Oleh: Abdul Hamid
Demokrasi sejatinya adalah jalan terbaik yang dipilih bangsa ini untuk mengelola perbedaan, menyalurkan aspirasi, dan menjaga keadilan sosial. Ia lahir dari semangat reformasi yang ingin memastikan kekuasaan tidak lagi dimonopoli segelintir elit, melainkan dijalankan atas nama rakyat, oleh rakyat, dan untuk rakyat.
Namun, dua dekade lebih setelah reformasi, muncul pertanyaan yang menggantung di benak banyak warga: salah apa demokrasi di negeri ini, hingga wajahnya tampak berbeda dari yang kita cita-citakan?
Demokrasi yang Bergeser Makna
Pada praktiknya, demokrasi di Indonesia sering kali hanya berhenti pada ritual lima tahunan: pemilu.

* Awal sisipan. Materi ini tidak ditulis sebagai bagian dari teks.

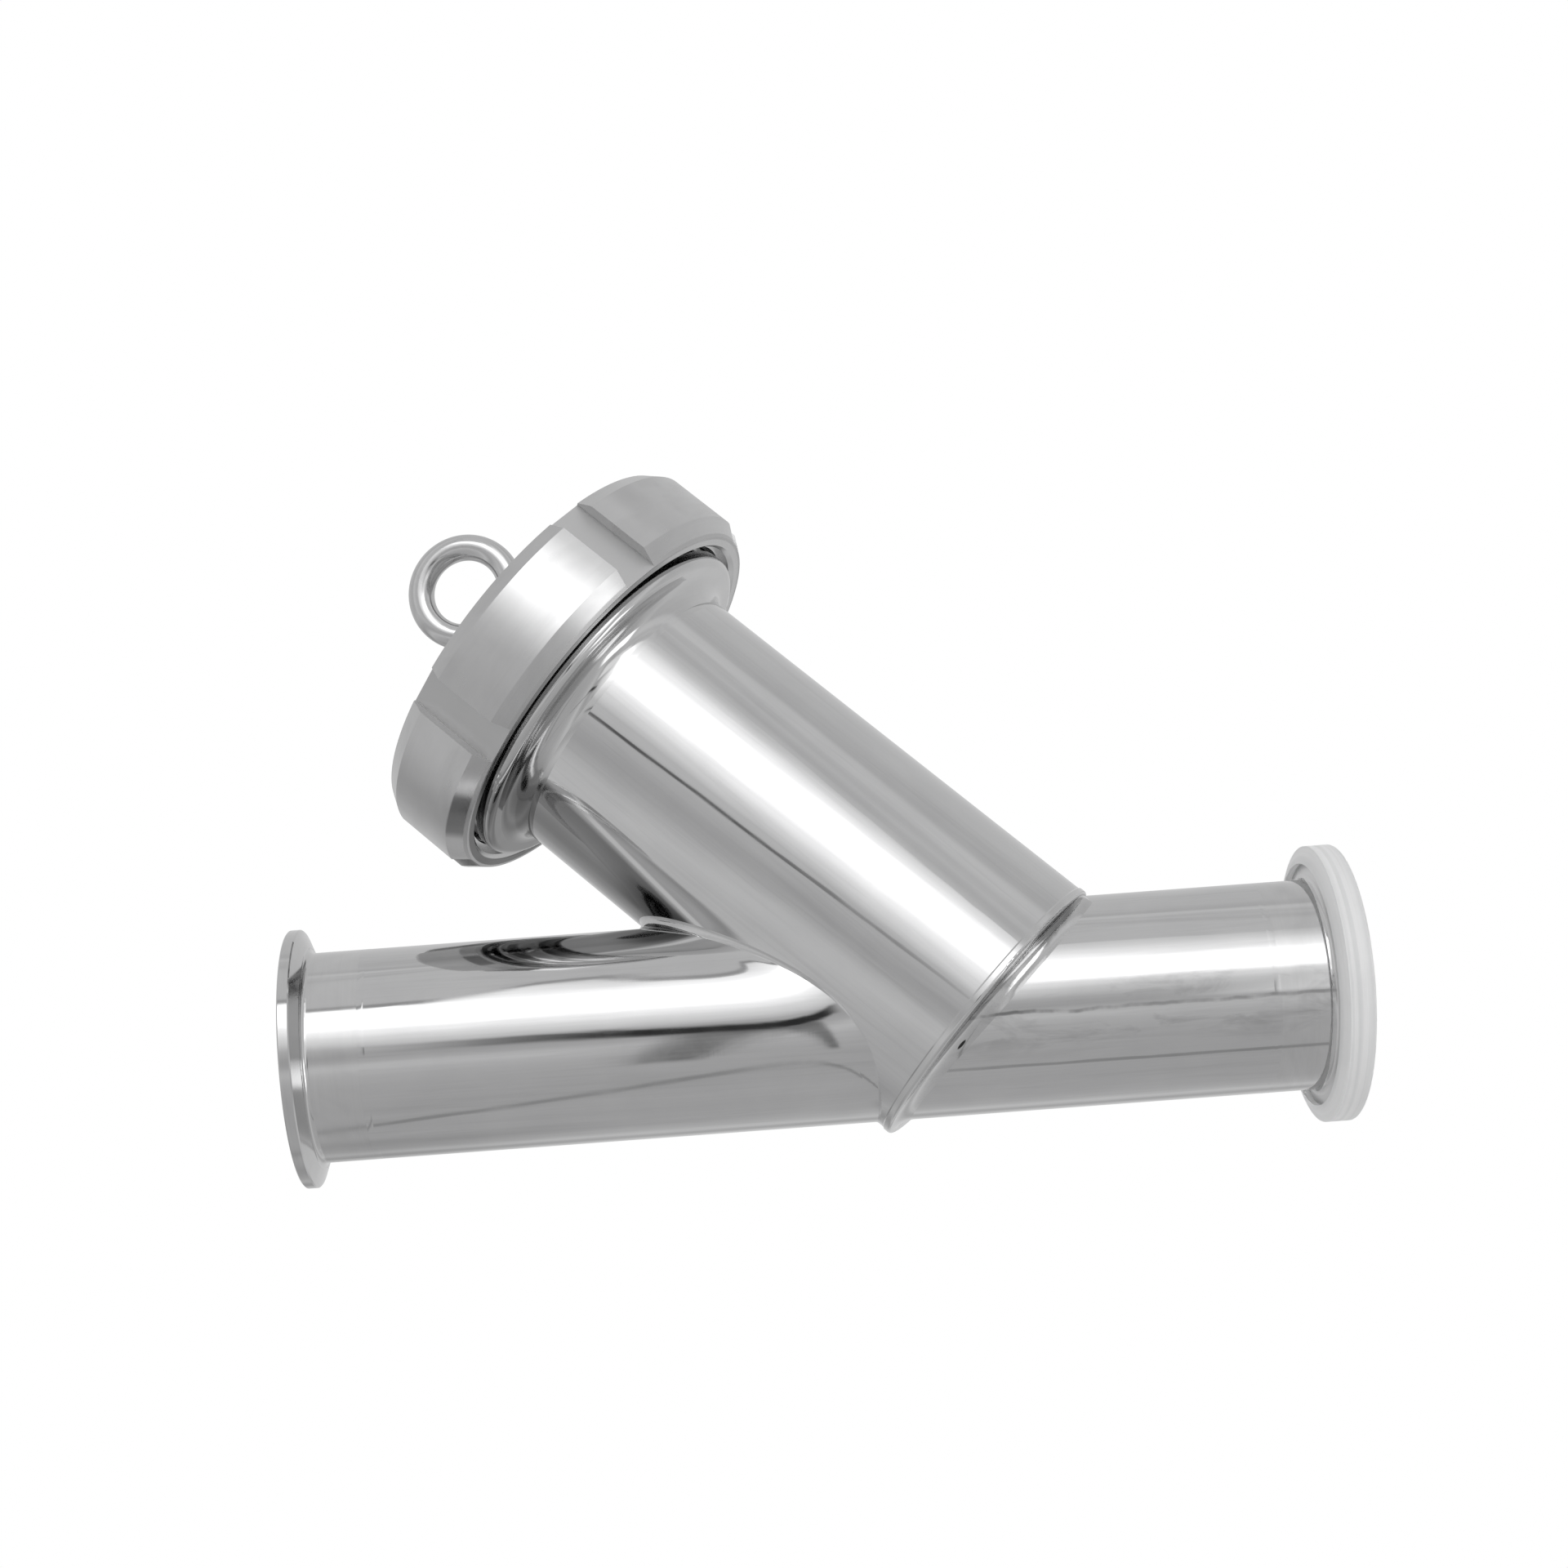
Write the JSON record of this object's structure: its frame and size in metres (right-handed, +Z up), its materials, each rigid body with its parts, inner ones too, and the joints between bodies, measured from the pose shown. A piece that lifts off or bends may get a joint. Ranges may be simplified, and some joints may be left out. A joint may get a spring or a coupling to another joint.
{
  "type": "y strainer",
  "caption": "Sanitary Y strainer: clamp-end run, 45 degree barrel with a perforated basket, and an eyed blank cap under a slotted round union nut.",
  "frame": {"origin": "centre of the outlet clamp face, on the run's axis", "axes": "+X along the run, from outlet to inlet; the barrel leans up and back towards -X at 45 degrees in the XZ plane; +Z up"},
  "size_m": [0.2577, 0.112, 0.1776],
  "materials": {
    "polished_steel": "mechanically polished stainless tube",
    "turned_polished_steel": "turned, then polished stainless",
    "turned_satin_steel": "satin turned stainless",
    "weld_steel": "ground and polished weld",
    "screen_steel": "pickled perforated stainless sheet",
    "mesh_steel": "fine woven stainless mesh",
    "seal_rubber": "moulded rubber",
    "gasket_silicone": "translucent white moulded silicone"
  },
  "bodies": {
    "housing": {"outlet_tube": "polished_steel", "outlet_ferrule": "turned_polished_steel", "inlet_tube": "polished_steel", "inlet_ferrule": "turned_polished_steel", "ferrule_welds": "weld_steel", "barrel_tube": "polished_steel", "end_plate": "polished_steel", "saddle_weld": "weld_steel", "mitre_weld": "weld_steel", "plate_weld": "weld_steel", "union_weld": "weld_steel", "union_male": "turned_polished_steel", "union_seal": "seal_rubber", "clamp_gasket": "gasket_silicone"},
    "basket": {"screen_tube": "screen_steel", "screen_mesh": "mesh_steel", "screen_top_ring": "screen_steel", "screen_bottom_ring": "screen_steel", "screen_seam": "screen_steel", "screen_bail": "screen_steel"},
    "cover": {"blank_cap": "turned_satin_steel", "eye_stem": "polished_steel", "eye_ring": "polished_steel"},
    "nut": {"round_nut": "turned_satin_steel"}
  },
  "joints": [
    {"name": "basket_pull", "type": "slide", "parent": "housing", "child": "basket", "axis": [-0.7071, 0, 0.7071], "range_m": [0, 0.19]},
    {"name": "cover_lift", "type": "slide", "parent": "basket", "child": "cover", "axis": [-0.7071, 0, 0.7071], "range_m": [0, 0.015]},
    {"name": "nut_turn", "type": "hinge", "parent": "cover", "child": "nut", "pos_m": [0.07278, 0, 0.09652], "axis": [-0.7071, 0, 0.7071], "range_deg": [0, 1275]}
  ],
  "couplings": [
    {"joint": "cover_lift", "follows": "nut_turn", "m_per_rad": 0.00067376}
  ]
}
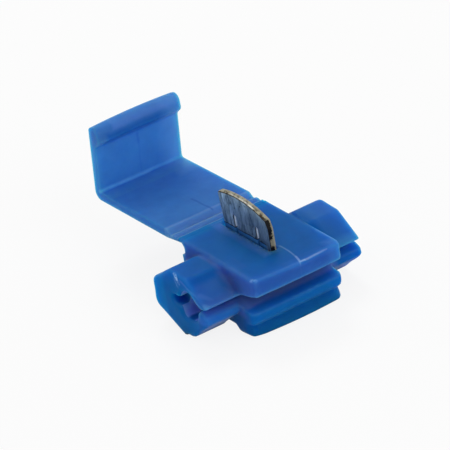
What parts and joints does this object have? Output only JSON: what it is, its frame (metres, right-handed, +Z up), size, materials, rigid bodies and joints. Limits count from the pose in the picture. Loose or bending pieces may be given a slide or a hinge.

Rakyat dipanggil ke bilik suara untuk mencoblos calon yang disodorkan, tetapi setelah itu banyak yang merasa ditinggalkan. Aspirasi rakyat yang seharusnya menjadi dasar kebijakan justru digantikan oleh kepentingan politik dan kepentingan pribadi.
Tak jarang, suara rakyat diperoleh bukan lewat gagasan dan rekam jejak, melainkan melalui transaksi. Fenomena “politik uang” masih menjadi rahasia umum yang diwariskan dari satu pemilu ke pemilu berikutnya. Akibatnya, demokrasi tidak lagi sekadar soal representasi, tetapi berubah menjadi ajang jual beli suara.
Kekuasaan yang diperoleh dengan cara transaksional pada akhirnya dijalankan dengan mental kepemilikan pribadi. Kebijakan publik pun tidak jarang lahir bukan untuk kepentingan rakyat, melainkan untuk kepentingan kelompok, kroni, atau bahkan hanya segelintir individu.
Di Mana Letak Masalahnya?
Bila ditelisik, masalah demokrasi di negeri ini bukan pada sistemnya semata, melainkan pada budaya politik yang berkembang di dalamnya. Demokrasi butuh ekosistem yang sehat: partai politik yang transparan, politisi yang berintegritas, media yang independen, serta masyarakat yang kritis. Sayangnya, banyak di antara pilar itu yang rapuh.
Partai politik kerap menjadi kendaraan kekuasaan, bukan sekolah kepemimpinan. Politisi lebih banyak diukur dari kekuatan modal ketimbang kapasitas intelektual dan moral. Media kadang ikut larut dalam arus sensasi, bukan edukasi. Dan masyarakat sering terjebak pada pragmatisme sesaat: memilih karena uang saku, sembako, atau janji-janji instan.
Dari Demokrasi ke Meritokrasi
Jika kita ingin negeri ini benar-benar maju, maka demokrasi harus dibersihkan dari penyakit transaksional. Kita perlu membangun meritokrasi, sebuah sistem di mana jabatan dan tanggung jawab diberikan kepada mereka yang memiliki kapasitas, integritas, serta rekam jejak yang teruji, bukan sekadar karena uang, popularitas, atau hubungan darah.
Meritokrasi akan melahirkan kebijakan yang rasional, adil, dan berkualitas. Karena yang memimpin adalah orang-orang yang layak, bukan orang-orang yang membeli kursi.
Kunci: Integritas dan Kesadaran Kolektif
Meritokrasi hanya bisa berjalan bila masyarakat juga berubah. Rakyat harus terbiasa menilai calon pemimpin bukan dari berapa banyak uang yang dibagi, tetapi dari visi, gagasan, dan komitmen moral yang ditawarkan. Integritas perlu dibudayakan sejak dini—dari rumah, sekolah, hingga ruang publik.
Memang tidak mudah mengubah budaya politik yang sudah lama berjalan. Tetapi setiap langkah kecil menuju integritas akan memperkuat pondasi demokrasi. Jika rakyat berani menolak politik uang, maka para politisi pun terpaksa mengubah cara mereka meraih simpati.
Penutup
Maka, mari kita renungkan kembali: demokrasi bukan sekadar alat untuk memilih, melainkan jalan untuk memperjuangkan keadilan dan kemajuan bangsa. Bila kita ingin kebijakan yang adil, berkwalitas, dan berpihak kepada rakyat, maka kita harus berani mengoreksi arah demokrasi yang kini melenceng.
Pertanyaan “salah apa demokrasi di negeri ini?” sebenarnya bisa dijawab dengan jujur: yang salah bukan demokrasi, melainkan cara kita memperlakukan demokrasi itu sendiri.
Kini saatnya kita membela meritokrasi dan membudayakan integritas, agar demokrasi kembali menjadi jalan terang menuju kejayaan negeri.